In video footage of the event, small clouds of dust can be seen bucking upward from the roofs of houses to drift away in a light breeze as the soil continues to jolt and shudder.
Stuff reported at the time that Howman’s initial response to the near-total abandonment of his neighborhood after the 2011 earthquake was that “he might buy a tractor and some cows and revert the land back to dairy farm”—but, instead, he stuck around just long enough to see the empty streets transformed into a seismic research facility like something out the work of Lebbeus Woods.

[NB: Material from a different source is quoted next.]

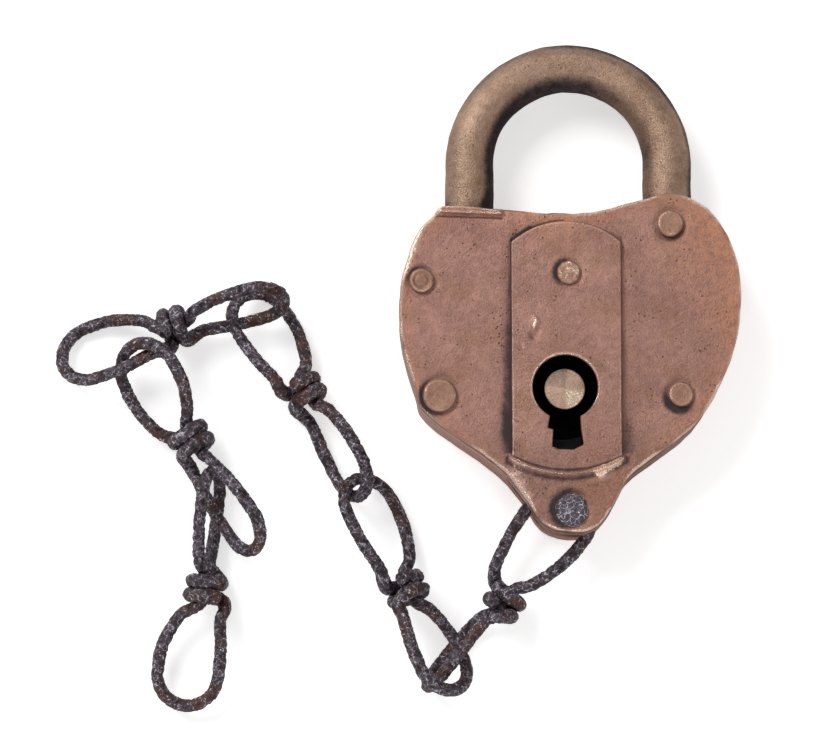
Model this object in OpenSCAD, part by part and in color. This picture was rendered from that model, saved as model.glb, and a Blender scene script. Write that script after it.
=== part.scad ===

Recall, for example, the ideas behind Woods’s film treatment, Underground Berlin. There—as we explored here on BLDGBLOG back in 2013—Woods posited a fictional network of government seismic labs secretly operating beneath the surface of Berlin, called the Underground Research Station.
Inside the Station, Woods’s unmade film would have shown, “many scientists and technicians are working on a project for the government to analyze and harness the tremendous, limitless geological forces active in the earth… a world of seismic wind and electromagnetic flux.” Their eventual goal is to achieve “a mastery”—that is, to weaponize—the “primordial earth forces” they actively study.
In his book OneFiveFour, Woods pushes these ideas further, describing a city so defined by the seismic energy destabilizing the ground beneath it that almost every building and surface has been covered in “oscilloscopes, refractors, seismometers, interferometers, and other, as yet unknown instruments, measuring light, movement, force, change.”
The entire city has become a seismic instrument where “tools for extending perceptivity to all scales of nature are built spontaneously, playfully, experimentally, continuously modified in home laboratories, in laboratories that are homes… Indeed, each object—chair, table, cloth, examining apparatus, structure—is an instrument; each material thing connects the inhabitants with events in the world around him and within himself.”
In a video posted on Stuff, the ground rhythmically ripples and pops from below, as if a living creature has stirred beneath the cracked foundations of this empty neighborhood, “primordial earth forces” intent on resisting the architecture so flimsily built upon their shoulders.